The Dhauliganga is a turbulent Himalayan river which rises in the border regions of India and China and flows south into the Garhwal region of Uttarakhand, India. It joins the Alaknanda, the major source stream of the Ganges river.

== Course ==
Dhauliganga rises in the vicinity of the Niti Pass in the border regions between Garhwal and southwestern Tibet. It flows 50 km southwards until it meets the Rishiganga on its left bank at Rini, in the vicinity of Tapovan in Chamoli district. It then flows 20 km westwards until it meets the Alaknanda at Vishnuprayag and terminates—the confluence just upstream of the city of Joshimath. The upper Dhauliganga valley parts the East-West Himalayan axis, with Nanda Devi and its subsidiary peaks to its left and Kamet and its subsidiary peaks to its right.
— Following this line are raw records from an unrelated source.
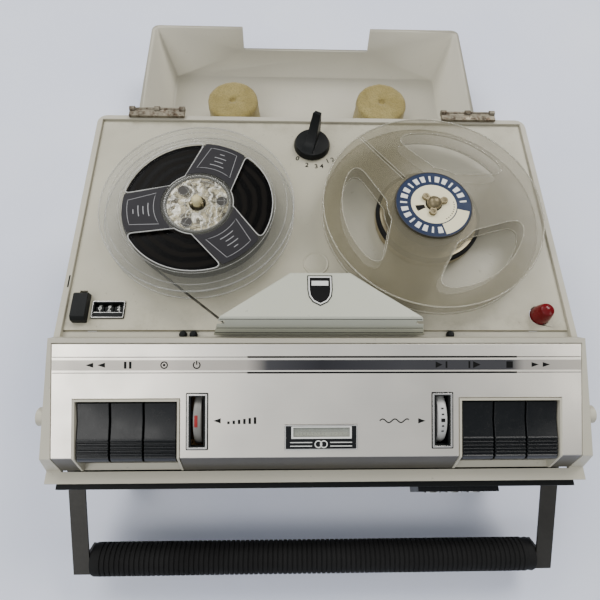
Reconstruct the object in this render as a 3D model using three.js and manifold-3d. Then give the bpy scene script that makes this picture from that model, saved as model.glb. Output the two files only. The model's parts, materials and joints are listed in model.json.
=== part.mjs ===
// Reel-to-reel tape deck in a portable case: lid off its closed place and lying open behind the case,
// carrying handle swung out in front. Millimetres, +Z up, operator at -Y.
import * as THREE from "three";
import { mergeVertices } from "three/addons/utils/BufferGeometryUtils.js";
import Module from "manifold-3d";

const wasm = await Module();
wasm.setup();

// ---- driving dimensions ----------------------------------------------------------------------------
// Machine frame: X across, Y = 0 at the back edge of the deck rim, Z = 0 at the deck surface.
const DECK_HEIGHT = 125; // deck surface above the table
const GAP = 0.3; // between pieces that touch
const CASE_FLARE = 0.16; // the case walls widen downwards by this much per mm
const LID_DRAFT = 0.22; // the lid walls lean in by this much per mm
const RIM_HALF = 165.3; // half width of the case at the rim
const RIM_Z = 2;
const RIM_WALL = 3.8;
const BELT_Z = -37; // lower edge of the light upper frame
const FRONT_Y = -263; // front edge of the ledge below the control panel
const LEDGE_Z = -33;
const DECK_FRONT_Y = -173.5;
const TROUGH_Y = -178.7; // lid wall stands between deck plate and this line
const TROUGH_Z = -1.5;
const PANEL_BACK_Y = -182.65;
const PANEL_BACK_Z = 11.3;
const PANEL_TILT = THREE.MathUtils.degToRad(21.7);
const PANEL_LENGTH = 72.2; // along the slope
const PANEL_HALF = 161.4;
const SHEET = 1.2; // panel sheet thickness
const SHELL_HALF = 156; // lower shell at its top edge
const SHELL_FLOOR_Z = -120;
const LEFT_REEL_X = -79.6;
const RIGHT_REEL_X = 76.8;
const REEL_Y = -92.8;
const LEFT_REEL_R = 64;
const RIGHT_REEL_R = 74;
const PACK_R = 50; // wound tape
const FLANGE = 1.6;
const SPINDLE_HOLE_R = 5.4;
const LOWER_FLANGE_Z = 9.6;
const UPPER_FLANGE_Z = 19.9;
const KNOB = [-2, -26.5];
const CAPSTAN = [10, -168];
const MOTOR = [-72, -118];
const FLYWHEEL_R = 42;
const PULLEY_R = 7;
const BELT_LEVEL = -36;
const LID_AXIS = [9, -34.15]; // Y, Z of the line that the lid turns about
const LID_DEPTH = 178.2;
const LID_TOP_Z = 56.7; // closed
const LID_WALL = 4.3;
const LID_FLOOR = 3.2;
const PAD_R = 27.5;
const LEFT_PAD_X = -77.9;
const RIGHT_PAD_X = 79.6;
const PAD_Y = -95.8;
const PAD_END_Z = 23.2; // closed, just above the reels
const PAD_HOLE_R = 9.8; // leaves room for the spindle tip
const HANDLE_PIVOT = [-221, -45];
const HANDLE_DROP = THREE.MathUtils.degToRad(30);
const HANDLE_LENGTH = 104;
const GRIP_R = 11;
const ARM_IN = 157;
const ARM_OUT = 168.2;
const KEY_PITCH = 20.1;
const KEY_WIDTH = 19;
const KEY_BANK_X = 117;
const WHEEL_X = 74.6;
const WHEEL_R = 17;

// The whole object spans from the handle grip to the far rim of the lid, and the frame sits midway.
const FRONT_END = HANDLE_PIVOT[0] - HANDLE_LENGTH * Math.cos(HANDLE_DROP) - GRIP_R;
const BACK_END = 2 * LID_AXIS[0] + LID_DEPTH;
const SHIFT_Y = -(FRONT_END + BACK_END) / 2;

// ---- materials -------------------------------------------------------------------------------------
const finish = (color, roughness, metalness = 0) =>
  new THREE.MeshStandardMaterial({ color, roughness, metalness });
const BEIGE = finish(0xbdb9a8, 0.55);
const DECK_PAINT = finish(0xa7a493, 0.5);
const ANTHRACITE = finish(0x3a3a3a, 0.7);
const SILVER = finish(0xcfcac0, 0.35, 0.9);
const BLACK = finish(0x151515, 0.3);
const STEEL = finish(0x5c5a54, 0.4, 0.9);
const RUBBER = finish(0x1c1c1c, 0.9);
const CLEAR = finish(0xd8d4c4, 0.1);
const TAPE = finish(0x2a1d16, 0.3);
const RED = finish(0xa01420, 0.35);
const FOAM = finish(0xa8935a, 0.95);
const BOARD = finish(0x8a6a3a, 0.7);
const COPPER = finish(0x9a5a30, 0.5, 0.6);
const LABEL = finish(0x2a4a8a, 0.6);
const CREAM = finish(0xc9c6b2, 0.5);

// ---- solid modelling helpers -----------------------------------------------------------------------
function solidOf(geometry) {
  const bare = geometry.clone();
  bare.deleteAttribute("normal");
  bare.deleteAttribute("uv");
  const merged = mergeVertices(bare, 1e-4);
  return new wasm.Manifold(
    new wasm.Mesh({
      numProp: 3,
      vertProperties: merged.attributes.position.array,
      triVerts: new Uint32Array(merged.index.array),
    }),
  );
}

function geometryOf(solid) {
  const mesh = solid.getMesh();
  const geometry = new THREE.BufferGeometry();
  geometry.setAttribute("position", new THREE.BufferAttribute(mesh.vertProperties, 3));
  geometry.setIndex(new THREE.BufferAttribute(mesh.triVerts, 1));
  geometry.computeVertexNormals();
  return geometry;
}

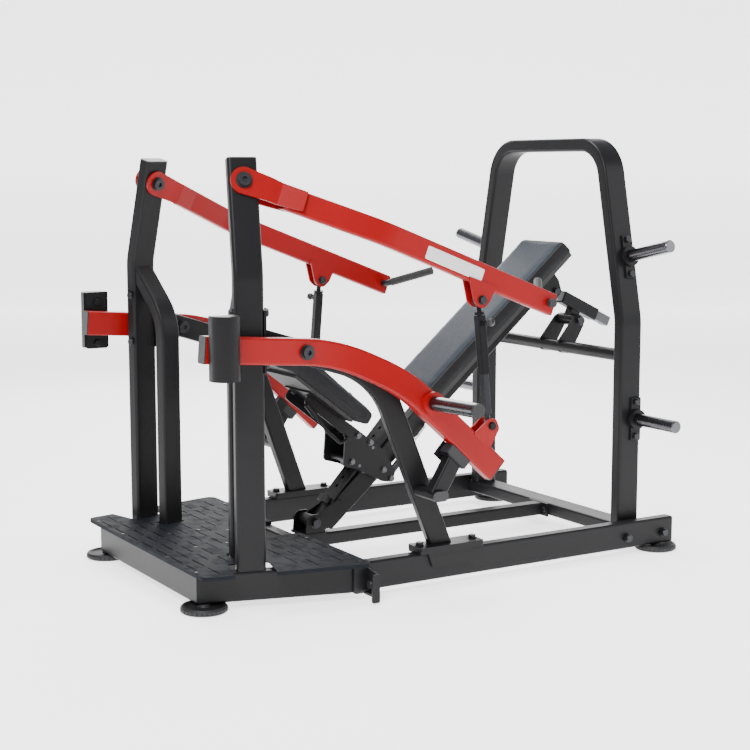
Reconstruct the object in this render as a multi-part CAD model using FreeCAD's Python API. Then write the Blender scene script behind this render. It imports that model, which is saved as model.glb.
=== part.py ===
import FreeCAD, Part
import math
import os

# Plate-loaded converging lever press with an incline bench and a foot platform.
# Millimetres, +Z up, the person on the bench faces -X, their left is -Y.
# Each right-hand piece is drawn once and mirrored about y = 0 for the left.

V = FreeCAD.Vector
os.makedirs("parts", exist_ok=True)

# Driving dimensions
X_SHIFT = 325.0
WALL = 3.0
BEAM_TOP = 125.0
RAIL_Y = 543.0
RAIL_FRONT = -771.0
RAIL_REAR = 611.0
PLATFORM_FRONT = -1342.0
PLATFORM_REAR = -779.0
DECK_TOP = 138.0
YAW = math.radians(15.5)
UPRIGHT = V(-1152, 451, BEAM_TOP)
UPRIGHT_BEND_Z = 1119.0
UPRIGHT_TOP_Z = 1490.0
POST = V(-1112, 300, BEAM_TOP)
ARCH_X = 452.0
ARCH_LEG_Y = 472.0
ARCH_TOP_Z = 1578.0
PIVOT_R = 12.0
RUN = 0.05
HORN_R = 25.0
STORE_R = 23.5
UPPER_PIVOT = V(-1132, 379, 1415)
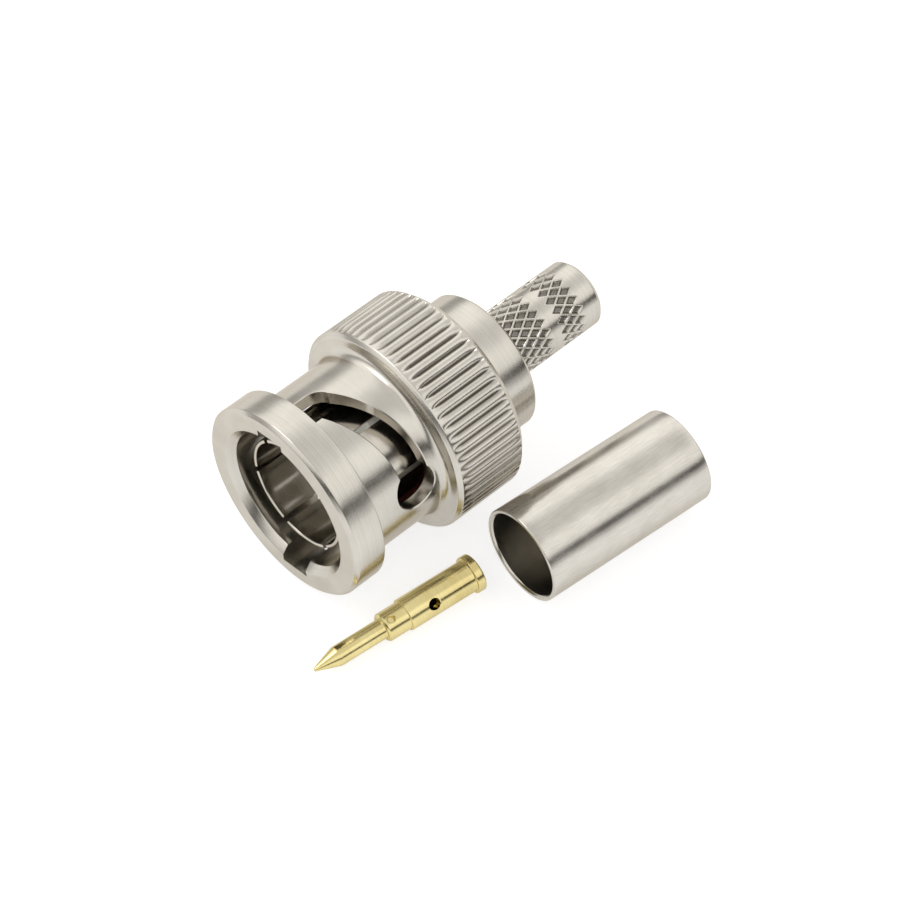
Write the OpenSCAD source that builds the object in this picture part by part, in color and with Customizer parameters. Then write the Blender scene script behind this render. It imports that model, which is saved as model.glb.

== Nanda Devi glacier flood ==

On 7 February 2021, part of Nanda Devi Glacier, a Himalayan glacier in the Nanda Devi National Park, broke away and caused water levels in the Rishiganga and Dhauliganga rivers to rise. The Dhauliganga Dam at the Dhauliganga hydropower project at Reni village was destroyed and another suffered partial collapse. Initial reports said nine people were killed and 140 missing. Water levels on the Alaknanda also rose.